• EXERCISE OBJECTIVE
Copy each line below without leaving any out.

═════ MATERIAL PROVIDED

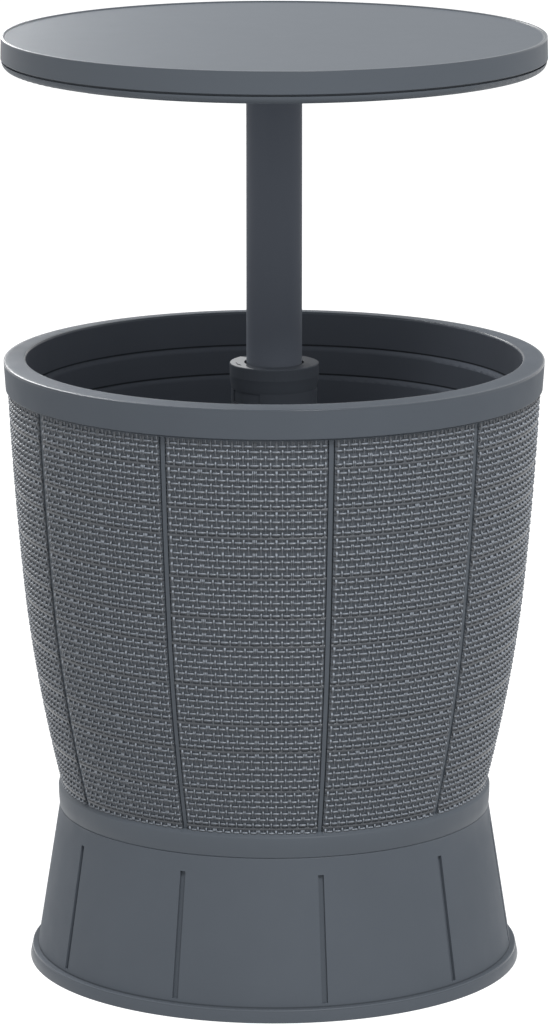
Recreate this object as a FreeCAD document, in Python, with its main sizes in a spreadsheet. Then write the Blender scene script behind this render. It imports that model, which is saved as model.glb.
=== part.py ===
import FreeCAD, Part
import math
import os
import re

import Sketcher

# A round cooler table. The tub stands on a conical foot, and a post in its middle carries the
# lid on a pole: the lid lifts up to be a table top, and a twist of it locks the pole.
# Millimetres, +Z up, origin on the floor under the middle of the tub, front towards -Y.

SIZES = {
    # clearances between pieces
    "foam_gap": 0.3,
    "fit_gap": 0.2,
    "running_gap": 0.08,
    "rest_gap": 0.3,
    # foot: a cone with a flange on the floor and a plate on top
    "flange_draft": 2,
    "flange_width": 5.2,
    "flange_height": 11.5,
    "flange_wall": 3.3,
    "flange_ledge": 3.5,
    "flange_round": 1.5,
    "skirt_flare": 21.1,
    "skirt_top_radius": 200.2,
    "skirt_wall": 5,
    "foot_height": 145.8,
    "plate_thickness": 4,
    "plate_width": 50.2,
    "seam_bevel": 0.8,
    # upright slots of the foot and grooves of the tub, which line up
    "panel_count": 10,
    "panel_turn": 30,
    "groove_angle": 1.45,
    "groove_depth": 3.2,
    "slot_foot_gap": 3.5,
    "slot_top_gap": 15.8,
    "slot_depth": 3,
    # tub shell: a smooth band at its foot, then the bowed wall that carries the weave
    "shell_wall": 5,
    "shell_floor": 5,
    "band_height": 20,
    "band_flare": 0.8,
    "band_round": 1.2,
    "band_step": 1.7,
    "weave_setback": 2.6,
    "waist_bulge": 31.6,
    "waist_rise": 172.5,
    "top_bulge": 14.7,
    "weave_height": 367.3,
    "lower_bow": 1390,
    "upper_bow": 3473,
    # level strands that stand on the weave's ground
    "relief_depth": 1.4,
    "strand_width": 3.2,
    "strand_flank": 0.75,
    "strand_round": 2.4,
    "neck_height": 4.5,
    "tongue_step": 1.1,
    # rim ring
    "rim_band_height": 27,
    "rim_overhang": 3.6,
    "rim_foot_overhang": 1.9,
    "rim_outer_round": 1.8,
    "rim_width": 18.4,
    "rim_crown": 1.4,
    "rim_inner_round": 1.5,
    "rim_plate": 4,
    # liner: a stepped well with two rounded ledges near its mouth
    "liner_wall": 3,
    "liner_flange": 2.5,
    "lip_width": 2,
    "lip_drop": 1.2,
    "ledge_width": 4.5,
    "upper_ledge_drop": 31.8,
    "ledge_spacing": 26.7,
    "liner_draft": 0.4,
    "floor_insulation": 51.2,
    "foot_insulation": 13.4,
    "corner_reach": 25,
    # screws of the foot, and the bosses that take them
    "base_screw_count": 6,
    "base_screw_inset": 25,
    "screw_radius": 2,
    "screw_head_radius": 4.5,
    "screw_head_height": 2.6,
    "screw_length": 14,
    "boss_radius": 6,
    "boss_height": 9,
    # post: a tube on the tub's floor, closed below by a plug
    "post_space": 11,
    "sleeve_wall": 3,
    "post_foot_height": 14,
    "post_screw_count": 3,
    "post_screw_inset": 14.3,
    "window_drop": 12.5,
    "window_height": 11,
    "window_angle": 51,
    "window_turn": 45,
    "window_count": 2,
    "tab_recess": 0.8,
    "key_count": 2,
    "key_angle": 6,
    "key_depth": 1.5,
    "key_turn": 90,
    "key_drop": 40,
    # seal between the post and the liner's floor
    "seal_width": 4.2,
    "seal_height": 6,
    "upstand_wall": 3,
    "upstand_height": 8,
    # collar on the post, and the bush in it
    "cap_overhang": 1.5,
    "cap_drop": 5.8,
    "cap_flange": 10.7,
    "cap_round": 1,
    "cap_bore_gap": 1.7,
    "bush_wall": 4.3,
    "bush_drop": 6.5,
    "bush_height": 36,
    "bush_flange": 3,
    "bush_flange_width": 4.2,
    # pole and the carriage at its foot
    "pole_radius": 25.5,
    "pole_wall": 1.5,
    "pole_end_gap": 1.9,
    "parking_gap": 6,
    "carriage_wall": 5.4,
    "carriage_floor": 6,
    "guide_ring_height": 9,
    "ring_spacing": 14.9,
    "spindle_radius": 8,
    "clip_radius": 13,
    "clip_thickness": 1.5,
    "clip_depth": 1,
    "spindle_tail": 1.2,
    "cam_inset": 5.5,
    "cam_offset": 1.2,
    "cam_height": 18,
    "cam_flange": 3,
    "cam_plug_height": 30,
    "rivet_radius": 2,
    "rivet_head_radius": 4,
    "rivet_head_height": 1,
    "rivet_length": 8,
    # brake shoe round the cam
    "shoe_margin": 0.5,
    "shoe_side_gap": 0.8,
    "shoe_slack": 0.3,
    "shoe_play": 1.5,
    "shoe_angle": 44,
    "pad_thickness": 2.35,
    "pad_gap": 0.15,
    "shoe_window_gap": 0.4,
    # lid
    "lid_thickness": 29.1,
    "lid_draft": 0.5,
    "lid_round": 1,
    "lid_lip_width": 3.7,
    "lid_lip_depth": 2.7,
    "lid_wall": 3,
    "lid_foot_inset": 7.5,
    "seam_drop": 20.4,
    "seam_gap": 2,
    "lid_tongue_height": 8,
    "lid_screw_count": 8,
    "lid_screw_inset": 27,
    # hub that takes the pole
    "hub_flange_width": 31.8,
    "hub_flange": 8,
    "hub_wall": 4.5,
    "hub_pin_radius": 3,
    "hub_pin_drop": 7,
    "hub_screw_count": 6,
    "hub_screw_length": 10,
    # drain
    "drain_nut_room": 5,
    "drain_turn": 40,
    "drain_bore_radius": 9.5,
    "drain_wall": 4,
    "drain_flange_width": 8.5,
    "drain_flange": 2.5,
    "drain_gasket": 1.2,
    "drain_tail": 18,
    "spout_length": 9,
    "spout_step": 1,
    "drain_nut_height": 8,
    "drain_nut_width": 6.5,
    "plug_overhang": 2.5,
    "plug_head_height": 5,
    "plug_chamfer": 1,
    "plug_stem_length": 15,
    "plug_fin_height": 10,
    "plug_fin_width": 18,
    "plug_fin_thickness": 4,
    "oring_thickness": 1.6,
    "oring_drop": 9,
}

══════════

• PROBLEM SOLUTION
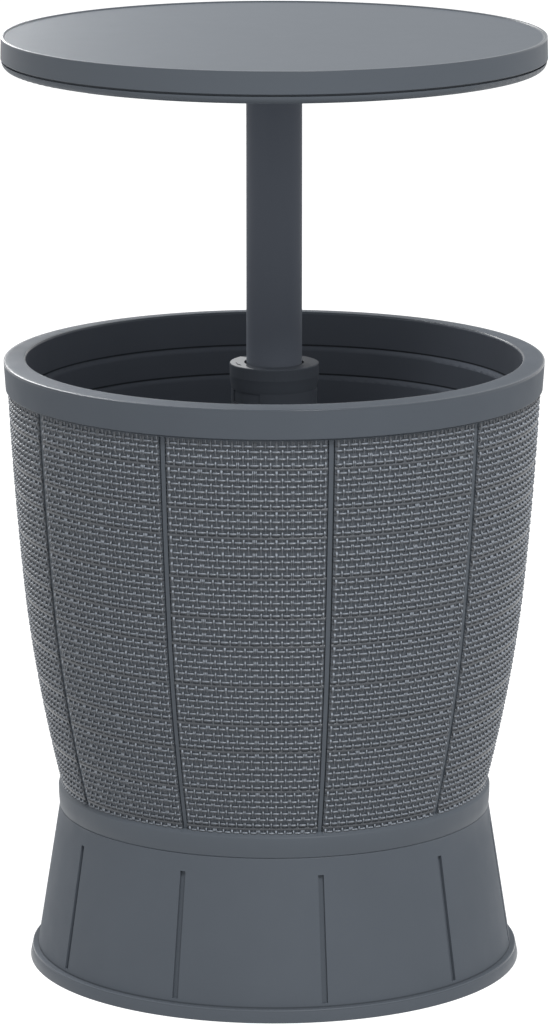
Recreate this object as a FreeCAD document, in Python, with its main sizes in a spreadsheet. Then write the Blender scene script behind this render. It imports that model, which is saved as model.glb.
=== part.py ===
import FreeCAD, Part
import math
import os
import re

import Sketcher

# A round cooler table. The tub stands on a conical foot, and a post in its middle carries the
# lid on a pole: the lid lifts up to be a table top, and a twist of it locks the pole.
# Millimetres, +Z up, origin on the floor under the middle of the tub, front towards -Y.

SIZES = {
    # clearances between pieces
    "foam_gap": 0.3,
    "fit_gap": 0.2,
    "running_gap": 0.08,
    "rest_gap": 0.3,
    # foot: a cone with a flange on the floor and a plate on top
    "flange_draft": 2,
    "flange_width": 5.2,
    "flange_height": 11.5,
    "flange_wall": 3.3,
    "flange_ledge": 3.5,
    "flange_round": 1.5,
    "skirt_flare": 21.1,
    "skirt_top_radius": 200.2,
    "skirt_wall": 5,
    "foot_height": 145.8,
    "plate_thickness": 4,
    "plate_width": 50.2,
    "seam_bevel": 0.8,
    # upright slots of the foot and grooves of the tub, which line up
    "panel_count": 10,
    "panel_turn": 30,
    "groove_angle": 1.45,
    "groove_depth": 3.2,
    "slot_foot_gap": 3.5,
    "slot_top_gap": 15.8,
    "slot_depth": 3,
    # tub shell: a smooth band at its foot, then the bowed wall that carries the weave
    "shell_wall": 5,
    "shell_floor": 5,
    "band_height": 20,
    "band_flare": 0.8,
    "band_round": 1.2,
    "band_step": 1.7,
    "weave_setback": 2.6,
    "waist_bulge": 31.6,
    "waist_rise": 172.5,
    "top_bulge": 14.7,
    "weave_height": 367.3,
    "lower_bow": 1390,
    "upper_bow": 3473,
    # level strands that stand on the weave's ground
    "relief_depth": 1.4,
    "strand_width": 3.2,
    "strand_flank": 0.75,
    "strand_round": 2.4,
    "neck_height": 4.5,
    "tongue_step": 1.1,
    # rim ring
    "rim_band_height": 27,
    "rim_overhang": 3.6,
    "rim_foot_overhang": 1.9,
    "rim_outer_round": 1.8,
    "rim_width": 18.4,
    "rim_crown": 1.4,
    "rim_inner_round": 1.5,
    "rim_plate": 4,
    # liner: a stepped well with two rounded ledges near its mouth
    "liner_wall": 3,
    "liner_flange": 2.5,
    "lip_width": 2,
    "lip_drop": 1.2,
    "ledge_width": 4.5,
    "upper_ledge_drop": 31.8,
    "ledge_spacing": 26.7,
    "liner_draft": 0.4,
    "floor_insulation": 51.2,
    "foot_insulation": 13.4,
    "corner_reach": 25,
    # screws of the foot, and the bosses that take them
    "base_screw_count": 6,
    "base_screw_inset": 25,
    "screw_radius": 2,
    "screw_head_radius": 4.5,
    "screw_head_height": 2.6,
    "screw_length": 14,
    "boss_radius": 6,
    "boss_height": 9,
    # post: a tube on the tub's floor, closed below by a plug
    "post_space": 11,
    "sleeve_wall": 3,
    "post_foot_height": 14,
    "post_screw_count": 3,
    "post_screw_inset": 14.3,
    "window_drop": 12.5,
    "window_height": 11,
    "window_angle": 51,
    "window_turn": 45,
    "window_count": 2,
    "tab_recess": 0.8,
    "key_count": 2,
    "key_angle": 6,
    "key_depth": 1.5,
    "key_turn": 90,
    "key_drop": 40,
    # seal between the post and the liner's floor
    "seal_width": 4.2,
    "seal_height": 6,
    "upstand_wall": 3,
    "upstand_height": 8,
    # collar on the post, and the bush in it
    "cap_overhang": 1.5,
    "cap_drop": 5.8,
    "cap_flange": 10.7,
    "cap_round": 1,
    "cap_bore_gap": 1.7,
    "bush_wall": 4.3,
    "bush_drop": 6.5,
    "bush_height": 36,
    "bush_flange": 3,
    "bush_flange_width": 4.2,
    # pole and the carriage at its foot
    "pole_radius": 25.5,
    "pole_wall": 1.5,
    "pole_end_gap": 1.9,
    "parking_gap": 6,
    "carriage_wall": 5.4,
    "carriage_floor": 6,
    "guide_ring_height": 9,
    "ring_spacing": 14.9,
    "spindle_radius": 8,
    "clip_radius": 13,
    "clip_thickness": 1.5,
    "clip_depth": 1,
    "spindle_tail": 1.2,
    "cam_inset": 5.5,
    "cam_offset": 1.2,
    "cam_height": 18,
    "cam_flange": 3,
    "cam_plug_height": 30,
    "rivet_radius": 2,
    "rivet_head_radius": 4,
    "rivet_head_height": 1,
    "rivet_length": 8,
    # brake shoe round the cam
    "shoe_margin": 0.5,
    "shoe_side_gap": 0.8,
    "shoe_slack": 0.3,
    "shoe_play": 1.5,
    "shoe_angle": 44,
    "pad_thickness": 2.35,
    "pad_gap": 0.15,
    "shoe_window_gap": 0.4,
    # lid
    "lid_thickness": 29.1,
    "lid_draft": 0.5,
    "lid_round": 1,
    "lid_lip_width": 3.7,
    "lid_lip_depth": 2.7,
    "lid_wall": 3,
    "lid_foot_inset": 7.5,
    "seam_drop": 20.4,
    "seam_gap": 2,
    "lid_tongue_height": 8,
    "lid_screw_count": 8,
    "lid_screw_inset": 27,
    # hub that takes the pole
    "hub_flange_width": 31.8,
    "hub_flange": 8,
    "hub_wall": 4.5,
    "hub_pin_radius": 3,
    "hub_pin_drop": 7,
    "hub_screw_count": 6,
    "hub_screw_length": 10,
    # drain
    "drain_nut_room": 5,
    "drain_turn": 40,
    "drain_bore_radius": 9.5,
    "drain_wall": 4,
    "drain_flange_width": 8.5,
    "drain_flange": 2.5,
    "drain_gasket": 1.2,
    "drain_tail": 18,
    "spout_length": 9,
    "spout_step": 1,
    "drain_nut_height": 8,
    "drain_nut_width": 6.5,
    "plug_overhang": 2.5,
    "plug_head_height": 5,
    "plug_chamfer": 1,
    "plug_stem_length": 15,
    "plug_fin_height": 10,
    "plug_fin_width": 18,
    "plug_fin_thickness": 4,
    "oring_thickness": 1.6,
    "oring_drop": 9,
}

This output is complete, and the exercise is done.